A wise principal once said to me that a person’s integrity is reflected in their behaviour once they know that they are leaving. Having quoted this occasionally in the past, it was important for my professional integrity that I continued working as hard as previously and not slacking off in any shape or form. This was important as programmes, professional learning, and future planning needed to continue as ‘business as usual’ for the sake of the staff and students.

Of course, primary-aged children thought that I was leaving the next day (and possibly felt a bit cheated when I didn’t!). The senior students felt quite relaxed as they were sure that the acting principal seconded the previous year when I was on a principal’s sabbatical for a term would return, and he was much loved. A couple of students asked if I didn’t like them anymore. It’s interesting that even though we know that people change careers more often than previously and that in some industries movement is common, in a school setting, principal movement is perceived quite differently, even in an urban Auckland school.

In retrospect, none of the comments, or rather lack of comments, should have surprised me, as I hadn’t been looking to move. Also, most of the comments were not about me moving, they were more about the impact that my moving was going to have on them as individuals.

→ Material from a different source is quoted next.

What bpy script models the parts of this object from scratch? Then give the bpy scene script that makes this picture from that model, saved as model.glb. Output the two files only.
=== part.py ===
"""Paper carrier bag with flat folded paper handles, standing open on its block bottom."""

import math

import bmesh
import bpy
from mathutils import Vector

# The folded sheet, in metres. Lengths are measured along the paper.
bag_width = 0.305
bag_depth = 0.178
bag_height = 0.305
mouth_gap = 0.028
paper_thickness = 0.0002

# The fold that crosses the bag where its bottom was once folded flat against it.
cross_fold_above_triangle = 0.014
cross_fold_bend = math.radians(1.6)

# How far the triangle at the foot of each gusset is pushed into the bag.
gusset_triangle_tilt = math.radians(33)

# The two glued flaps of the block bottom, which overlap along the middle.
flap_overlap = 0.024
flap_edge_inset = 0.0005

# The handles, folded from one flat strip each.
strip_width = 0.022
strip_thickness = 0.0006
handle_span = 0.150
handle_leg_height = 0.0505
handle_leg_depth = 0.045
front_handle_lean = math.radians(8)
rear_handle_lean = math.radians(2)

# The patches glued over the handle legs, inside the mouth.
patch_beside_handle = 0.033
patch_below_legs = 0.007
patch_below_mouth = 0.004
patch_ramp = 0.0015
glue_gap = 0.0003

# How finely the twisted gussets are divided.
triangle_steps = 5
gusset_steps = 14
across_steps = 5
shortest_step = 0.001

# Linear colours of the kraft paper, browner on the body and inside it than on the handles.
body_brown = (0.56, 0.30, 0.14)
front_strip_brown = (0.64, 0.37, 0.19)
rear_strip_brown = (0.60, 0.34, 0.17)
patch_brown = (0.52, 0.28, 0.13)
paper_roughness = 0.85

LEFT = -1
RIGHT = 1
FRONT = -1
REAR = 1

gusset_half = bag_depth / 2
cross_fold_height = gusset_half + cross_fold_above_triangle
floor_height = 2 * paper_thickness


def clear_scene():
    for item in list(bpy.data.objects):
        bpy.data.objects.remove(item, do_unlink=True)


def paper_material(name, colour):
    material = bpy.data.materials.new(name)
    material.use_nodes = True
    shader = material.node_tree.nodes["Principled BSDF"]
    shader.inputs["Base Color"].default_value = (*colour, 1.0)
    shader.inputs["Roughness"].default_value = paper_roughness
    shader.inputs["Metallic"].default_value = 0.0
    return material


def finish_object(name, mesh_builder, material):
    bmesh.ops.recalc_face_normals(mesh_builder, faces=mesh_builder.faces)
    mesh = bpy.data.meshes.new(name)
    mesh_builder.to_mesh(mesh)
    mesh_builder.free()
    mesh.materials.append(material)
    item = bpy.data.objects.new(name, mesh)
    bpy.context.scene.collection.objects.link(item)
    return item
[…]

To be fair, most of the teachers at my current school were employed by me over the last eight years.

In that period as a first-time principal of a U5 (now U6) school, like all first-time principals, many lessons have been learned. I’ve learned that one of the most important tasks in my role as principal is staff appointments. Before leaving during the term, I had to appoint an associate principal of the junior school, two Scale A appointments, and manage staff anxiety about my replacement. When all of those appointments were done and dusted, within a week I was asked by my new school whether I wanted to be involved in two Scale A appointments!

The timing of being appointed as principal to a school immediately before the triennial board of trustees made for interesting times. It left the board of my current school in a vulnerable situation as I tendered my resignation on the 7 April and negotiated to stay until the end of term 2 (28 July) to allow the board of trustees time to appoint to my position and hopefully not have a gap between principals. However, I didn’t factor in the timing of the board of trustees elections. I was also left in a potentially vulnerable situation as effectively a board of trustees had appointed me who, potentially in the short term, were no longer going to be the employing/employer board, and I hadn’t even started yet! More positively, a new principal and a new board working together is an exciting opportunity to grow and learn from each other and together for the betterment of a schooling community.

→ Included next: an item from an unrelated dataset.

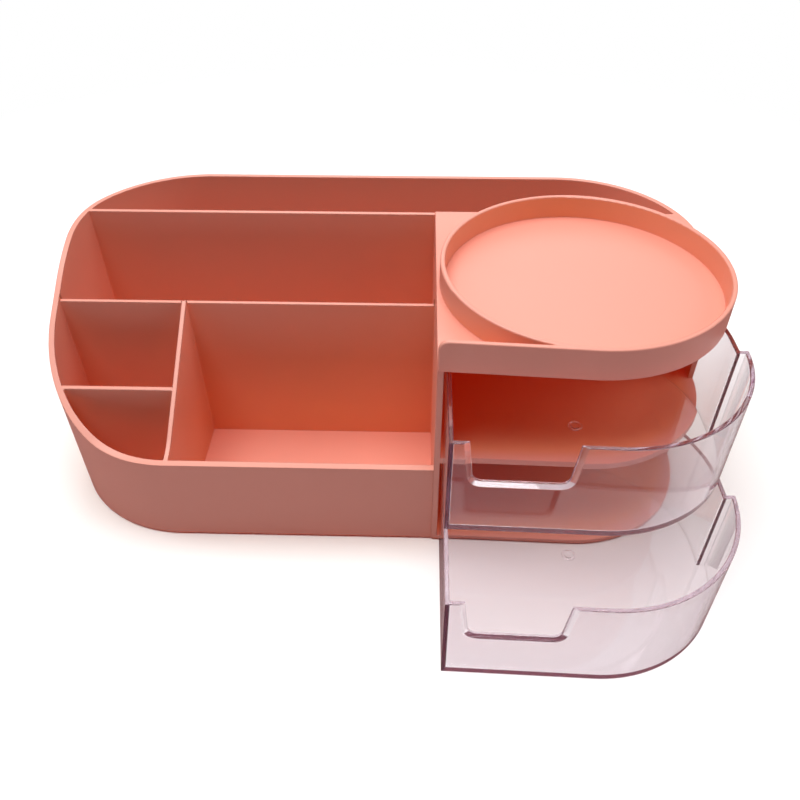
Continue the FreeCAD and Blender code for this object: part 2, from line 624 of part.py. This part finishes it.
# The sides keep their lean above the rim, as far as they go below it.
NOTCH_FLOOR_LEFT = f"({NOTCH_LEFT} + Sizes.notch_taper)"
NOTCH_FLOOR_RIGHT = f"({NOTCH_RIGHT} - Sizes.notch_taper)"
NOTCH_TOP_LEFT = f"({NOTCH_LEFT} - Sizes.notch_taper)"
NOTCH_TOP_RIGHT = f"({NOTCH_RIGHT} + Sizes.notch_taper)"


def draw_notch(sketch):
    """Finger notch: sides that lean in and a flat floor."""
    corners = [(NOTCH_TOP_LEFT, NOTCH_TOP), (NOTCH_FLOOR_LEFT, NOTCH_FLOOR),
               (NOTCH_FLOOR_RIGHT, NOTCH_FLOOR), (NOTCH_TOP_RIGHT, NOTCH_TOP)]
    lines = [add_line(sketch, point(*start), point(*end))
             for start, end in zip(corners, corners[1:] + corners[:1])]
    for current, following in zip(lines, lines[1:] + lines[:1]):
        join(sketch, current, 2, following, 1)
    for line, (x, y) in zip(lines, corners):
        fix_point(sketch, line, 1, x, y)


def is_notch_front(edge):
    """Edge of the notch in the front wall's outer face."""
    touch_x, touch_y = tangent_front("0", "Sizes.drawer_front_setback", ARC_X, ARC_Y, ARC_RADIUS)
    start_y = value("Sizes.drawer_front_setback")
    lean = (touch_y - start_y) / touch_x
    spots = edge_points(edge)
    in_face = all(abs(spot.y - start_y - lean * spot.x) < TOUCH for spot in spots)
    in_notch = all(value(NOTCH_LEFT) - TOUCH < spot.x < value(NOTCH_RIGHT) + TOUCH for spot in spots)
    return in_face and in_notch and edge.CenterOfMass.z > value(NOTCH_FLOOR) - TOUCH


# The gate mark is in the middle of the floor.
GATE_X = f"({FLANK_X} / 2)"
GATE_Y = f"({BACK_Y} / 2)"


def make_drawer(name, pulled_out, stands_on):
    body = doc.addObject("PartDesign::Body", name)
    body.Label = name
    place(body, DRAWER_LEFT, f"{FRONT} - {pulled_out}", f"{stands_on} + Sizes.drawer_floor_gap")

    outline = body_sketch(body, f"{name}_outline", "XY_Plane")
    draw_drawer_outline(outline)
    block = body.newObject("PartDesign::Pad", f"{name}_block")
    block.Profile = outline
    bind(block, Length=DRAWER_HEIGHT)
    doc.recompute()

    height = value(DRAWER_HEIGHT)
    top = next(number for number, face in enumerate(block.Shape.Faces, start=1)
               if all(abs(corner.Z - height) < TOUCH for corner in face.Vertexes))
    shell = body.newObject("PartDesign::Thickness", f"{name}_shell")
    shell.Base = (block, [f"Face{top}"])
    shell.Reversed = True
    shell.Join = "Intersection"
    bind(shell, Value="Sizes.drawer_wall")
    doc.recompute()

    notch_sketch = body_sketch(body, f"{name}_notch_profile", "XZ_Plane")
    draw_notch(notch_sketch)
    notch = body.newObject("PartDesign::Pocket", f"{name}_notch")
    notch.Profile = notch_sketch
    notch.Midplane = True
    bind(notch, Length=f"2 * ({CLEAR} + Sizes.drawer_wall)")
    doc.recompute()

    corners = [f"Edge{number}" for number, edge in enumerate(notch.Shape.Edges, start=1)
               if runs_front_to_back(edge) and lies_at_height(edge, value(NOTCH_FLOOR))]
    soft_notch = body.newObject("PartDesign::Fillet", f"{name}_notch_corners")
    soft_notch.Base = (notch, corners)
    bind(soft_notch, Radius="Sizes.notch_round")
    doc.recompute()
    outline_in_front = [f"Edge{number}" for number, edge in enumerate(soft_notch.Shape.Edges, start=1)
                        if is_notch_front(edge)]
    bevelled_notch = body.newObject("PartDesign::Chamfer", f"{name}_notch_bevel")
    bevelled_notch.Base = (soft_notch, outline_in_front)
    bevelled_notch.ChamferType = "Two distances"
    bind(bevelled_notch, Size="Sizes.notch_bevel_width", Size2="Sizes.notch_bevel_depth")
    doc.recompute()
    rim = [f"Edge{number}" for number, edge in enumerate(bevelled_notch.Shape.Edges, start=1)
           if lies_at_height(edge, height) and edge.Length > value("2 * Sizes.drawer_wall")]
    broken_rim = body.newObject("PartDesign::Chamfer", f"{name}_rim")
    broken_rim.Base = (bevelled_notch, rim)
    bind(broken_rim, Size="Sizes.drawer_rim_bevel")
    doc.recompute()

    gate_sketch = body_sketch(body, f"{name}_gate_profile", "XY_Plane")
    gate_ring = gate_sketch.addGeometry(
        Part.Circle(FreeCAD.Vector(value(GATE_X), value(GATE_Y), 0), FreeCAD.Vector(0, 0, 1),
                    value("Sizes.gate_radius")), False)
    fix_point(gate_sketch, gate_ring, 3, GATE_X, GATE_Y)
    fix_radius(gate_sketch, gate_ring, "Sizes.gate_radius")
    gate = body.newObject("PartDesign::Pad", f"{name}_gate")
    gate.Profile = gate_sketch
    bind(gate, Length="Sizes.drawer_wall + Sizes.gate_height")
    body.Tip = gate
    doc.recompute()
    return body


upper_drawer = make_drawer("upper_drawer", "Sizes.upper_drawer_out", SHELF_TOP)
lower_drawer = make_drawer("lower_drawer", "Sizes.lower_drawer_out", FLOOR_TOP)

# ---------------------------------------------------------------- foot pads

foot_pads = []
for name, (x, y) in FOOT_PLACES.items():
    pad = doc.addObject("PartDesign::Body", name)
    pad.Label = name
    place(pad, x, y)
    disc_sketch = body_sketch(pad, f"{name}_outline", "XY_Plane")
    disc_ring = disc_sketch.addGeometry(
        Part.Circle(FreeCAD.Vector(0, 0, 0), FreeCAD.Vector(0, 0, 1), value("Sizes.foot_radius")),
        False)
    disc_sketch.addConstraint(Sketcher.Constraint("Coincident", disc_ring, 3, -1, 1))
    fix_radius(disc_sketch, disc_ring, "Sizes.foot_radius")
    disc = pad.newObject("PartDesign::Pad", f"{name}_disc")
    disc.Profile = disc_sketch
    bind(disc, Length=FOOT_TOP)
    doc.recompute()
    lower_edge = [f"Edge{number}" for number, edge in enumerate(disc.Shape.Edges, start=1)
                  if lies_at_height(edge, 0)]
    broken_disc = pad.newObject("PartDesign::Chamfer", f"{name}_edge")
    broken_disc.Base = (disc, lower_edge)
    bind(broken_disc, Size="Sizes.foot_edge_bevel")
    foot_pads.append(pad)

# ---------------------------------------------------------------- check and write

doc.recompute()
failed = [item.Name for item in doc.Objects
          if "Invalid" in item.State or "Error" in item.State]
if failed:
    raise RuntimeError(f"objects not made: {failed}")

os.makedirs("parts", exist_ok=True)
for item in [organizer_body, upper_drawer, lower_drawer] + foot_pads:
    shape = item.Shape
    if shape.isNull() or not shape.isValid():
        raise RuntimeError(f"{item.Label} has no valid shape")
    shape.exportStep(f"parts/{item.Label}.step")
    limits = shape.optimalBoundingBox()
    print(item.Label, len(shape.Solids), "solid", round(shape.Volume / 1000, 2), "cm3",
          f"X {limits.XMin:.1f} to {limits.XMax:.1f}",
          f"Y {limits.YMin:.1f} to {limits.YMax:.1f}",
          f"Z {limits.ZMin:.1f} to {limits.ZMax:.1f}")
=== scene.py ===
# %% [markdown]
# # A desk organizer with two clear drawers
# The real object is one coral plastic moulding with open wells, a round tray on top and a
# housing at the right. Two clear drawers slide in the housing, and four pads stand below.
# The solid shapes come ready made from the frame, in metres, so this lesson gives them their
# finishes, sets them on a studio floor and looks at them with a camera.

# %% Load the frame
import math

import bpy
from mathutils import Euler, Matrix, Vector


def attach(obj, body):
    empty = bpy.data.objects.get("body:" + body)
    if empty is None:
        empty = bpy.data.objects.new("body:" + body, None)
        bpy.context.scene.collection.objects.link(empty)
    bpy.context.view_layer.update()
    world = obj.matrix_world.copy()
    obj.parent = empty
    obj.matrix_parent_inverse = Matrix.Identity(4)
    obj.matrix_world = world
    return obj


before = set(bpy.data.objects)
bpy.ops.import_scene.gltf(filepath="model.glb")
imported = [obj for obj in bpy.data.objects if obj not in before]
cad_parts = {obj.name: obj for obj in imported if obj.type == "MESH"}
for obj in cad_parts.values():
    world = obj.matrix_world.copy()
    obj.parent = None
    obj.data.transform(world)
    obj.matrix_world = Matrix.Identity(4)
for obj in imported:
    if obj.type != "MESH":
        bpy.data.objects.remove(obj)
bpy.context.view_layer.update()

MM = 0.001
print("pieces of the frame:", ", ".join(sorted(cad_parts)))

# %% [markdown]
# ## The camera
# A camera needs a place, a direction and a lens. It stands in front of the organizer, a
# little to the right of the middle, and looks down by 41 degrees. The lens is given in
# millimetres for a sensor 36 mm wide: a short lens so near the object makes its front look
# larger than its rear.

# %% Set up the camera
CAMERA_PLACE = Vector((18.64, -294.27, 275.31)) * MM
LOOK_DOWN = math.radians(41.38)
TURN_LEFT = math.radians(1.655)
TILT = math.radians(-0.186)
SENSOR_WIDTH = 36.0
LENS = 34.82
NEAREST = 0.01

upright = math.pi / 2
aim = Euler((upright - LOOK_DOWN, 0.0, TURN_LEFT)).to_matrix().to_4x4()
camera_data = bpy.data.cameras.new("studio_camera")
camera_data.sensor_width = SENSOR_WIDTH
camera_data.lens = LENS
camera_data.clip_start = NEAREST
camera = bpy.data.objects.new("studio_camera", camera_data)
camera.matrix_world = Matrix.Translation(CAMERA_PLACE) @ aim @ Matrix.Rotation(TILT, 4, "Z")
bpy.context.scene.collection.objects.link(camera)
bpy.context.scene.camera = camera
print("camera stands", [round(value / MM) for value in camera.location], "mm from the origin")

# %% [markdown]
# ## Writing shaders as sums
# A material in Blender is a graph of nodes. Wiring it by hand in Python is long, so a small
# class wraps one output of a node. Adding or multiplying two wrapped outputs then adds the
# Math node that does it, and the graph reads like a formula. A colour must not pass a Math
# node, which would turn it grey, so colours are blended by Mix nodes.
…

As Murphy ’s Law would have it, the board of the school from where I was leaving had galvanised into action to engage an educational consultant and moved quickly to ensure that there would be no gap between me leaving and the new principal starting. This was great in theory. However, as only five members (two existing, three new) re-stood and a board of trustees election was no longer required, the new board took office much sooner than if there had been a board election.

The result of this was that the whole new principal appointment schedule was thrown into disarray. Our first board meeting consisted of 30 minutes where all of the old board, the new board, and the educational consultant requested the new board to appoint a sub-committee to continue the principal’s appointment, which involved shortlisting that night. So much for my carefully planned new board induction session!

Of course, at my new school, 13 people stood for new board positions. I tried surreptitiously to attend the “meet the candidates” evening where each candidate had to stand and deliver a spiel to convince a discerning community to vote for them. Sitting in the ‘new school’s hall’ was a surreal feeling when 10 of the 13 had never set eyes on me before, and yet could effectively be my new employers. To make matters worse, the attendance was small, and I was promptly introduced to the community. For the remaining two hours, I felt that all eyes were on me, gauging my reaction to each candidate’s spiel. The presentations were superb, and one in particular was so carefully researched and sounded so similar to a beginning of the school year staff motivational speech that I asked for a copy!

My existing deputy principal, whom has been at my current school for 25 years and effectively does the day-to-day running of the school, kindly suggested when I got my new job that I should spend a morning a week there this term, supporting them, as the current leadership team are mostly in acting roles. This was a generous offer and one I would recommend to any ‘transitional principal.’ The acting principal at my new school (deputy principal) was most receptive to this offer. This allowed me to attend morning tea at the ‘new school’ regularly, allowing me to put faces to names and spend a few hours each week meeting with the leadership team, listening to their operational concerns and supporting them in their acting roles when asked. This varied from answering questions about staff leave issues and teaching them how to advertise jobs in the Education Gazette to sensitively critiquing their revised mid-year report.

By and large, the three leaders came up with an agenda for us to work through each week. I also attended board of trustees meetings (and tried to say very little) and signed up immediately for a school email address, so yes, I was reading two schools’ emails. This has proven to be invaluable in terms of getting to know people, the school, and their systems. I feel like a have a foot in both schools and have had to be a bit more discerning with my time, as of course, there are unanticipated commitments from the new school, such as board of trustees’ training and staff appointments.

I am hoping that my first official week at my new school will have a different feel from when I started as principal eight years ago because I have been in a privileged position to access email and spend regular time in my new school beginning to build relational trust with staff prior to my official start date.